*Aim*
Repeat the whole listing exactly as written.

*Information supplied*
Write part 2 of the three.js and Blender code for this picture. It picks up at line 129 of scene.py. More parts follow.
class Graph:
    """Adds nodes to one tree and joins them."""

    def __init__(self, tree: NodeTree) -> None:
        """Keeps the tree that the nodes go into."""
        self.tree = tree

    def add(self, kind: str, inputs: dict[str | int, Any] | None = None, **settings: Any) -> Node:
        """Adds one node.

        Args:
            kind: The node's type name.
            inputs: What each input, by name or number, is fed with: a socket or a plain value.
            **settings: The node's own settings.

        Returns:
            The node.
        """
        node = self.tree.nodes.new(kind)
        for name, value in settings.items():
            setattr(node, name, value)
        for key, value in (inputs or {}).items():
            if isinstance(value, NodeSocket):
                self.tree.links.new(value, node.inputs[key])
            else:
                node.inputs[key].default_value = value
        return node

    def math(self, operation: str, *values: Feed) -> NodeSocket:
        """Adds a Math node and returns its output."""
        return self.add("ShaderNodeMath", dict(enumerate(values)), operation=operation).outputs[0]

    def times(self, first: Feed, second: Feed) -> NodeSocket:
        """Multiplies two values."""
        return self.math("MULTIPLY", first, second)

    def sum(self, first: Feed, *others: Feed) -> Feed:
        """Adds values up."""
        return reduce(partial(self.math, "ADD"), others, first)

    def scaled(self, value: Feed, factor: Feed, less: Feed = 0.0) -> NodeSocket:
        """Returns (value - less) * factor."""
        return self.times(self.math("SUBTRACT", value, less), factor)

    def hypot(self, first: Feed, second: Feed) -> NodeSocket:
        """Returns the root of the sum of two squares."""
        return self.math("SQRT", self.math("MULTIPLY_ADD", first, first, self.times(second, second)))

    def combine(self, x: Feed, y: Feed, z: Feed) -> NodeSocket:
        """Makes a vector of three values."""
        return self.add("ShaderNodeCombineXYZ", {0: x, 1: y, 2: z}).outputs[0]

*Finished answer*
Write part 2 of the three.js and Blender code for this picture. It picks up at line 129 of scene.py. More parts follow.
class Graph:
    """Adds nodes to one tree and joins them."""

    def __init__(self, tree: NodeTree) -> None:
        """Keeps the tree that the nodes go into."""
        self.tree = tree

    def add(self, kind: str, inputs: dict[str | int, Any] | None = None, **settings: Any) -> Node:
        """Adds one node.

        Args:
            kind: The node's type name.
            inputs: What each input, by name or number, is fed with: a socket or a plain value.
            **settings: The node's own settings.

        Returns:
            The node.
        """
        node = self.tree.nodes.new(kind)
        for name, value in settings.items():
            setattr(node, name, value)
        for key, value in (inputs or {}).items():
            if isinstance(value, NodeSocket):
                self.tree.links.new(value, node.inputs[key])
            else:
                node.inputs[key].default_value = value
        return node

    def math(self, operation: str, *values: Feed) -> NodeSocket:
        """Adds a Math node and returns its output."""
        return self.add("ShaderNodeMath", dict(enumerate(values)), operation=operation).outputs[0]

    def times(self, first: Feed, second: Feed) -> NodeSocket:
        """Multiplies two values."""
        return self.math("MULTIPLY", first, second)

    def sum(self, first: Feed, *others: Feed) -> Feed:
        """Adds values up."""
        return reduce(partial(self.math, "ADD"), others, first)

    def scaled(self, value: Feed, factor: Feed, less: Feed = 0.0) -> NodeSocket:
        """Returns (value - less) * factor."""
        return self.times(self.math("SUBTRACT", value, less), factor)

    def hypot(self, first: Feed, second: Feed) -> NodeSocket:
        """Returns the root of the sum of two squares."""
        return self.math("SQRT", self.math("MULTIPLY_ADD", first, first, self.times(second, second)))

    def combine(self, x: Feed, y: Feed, z: Feed) -> NodeSocket:
        """Makes a vector of three values."""
        return self.add("ShaderNodeCombineXYZ", {0: x, 1: y, 2: z}).outputs[0]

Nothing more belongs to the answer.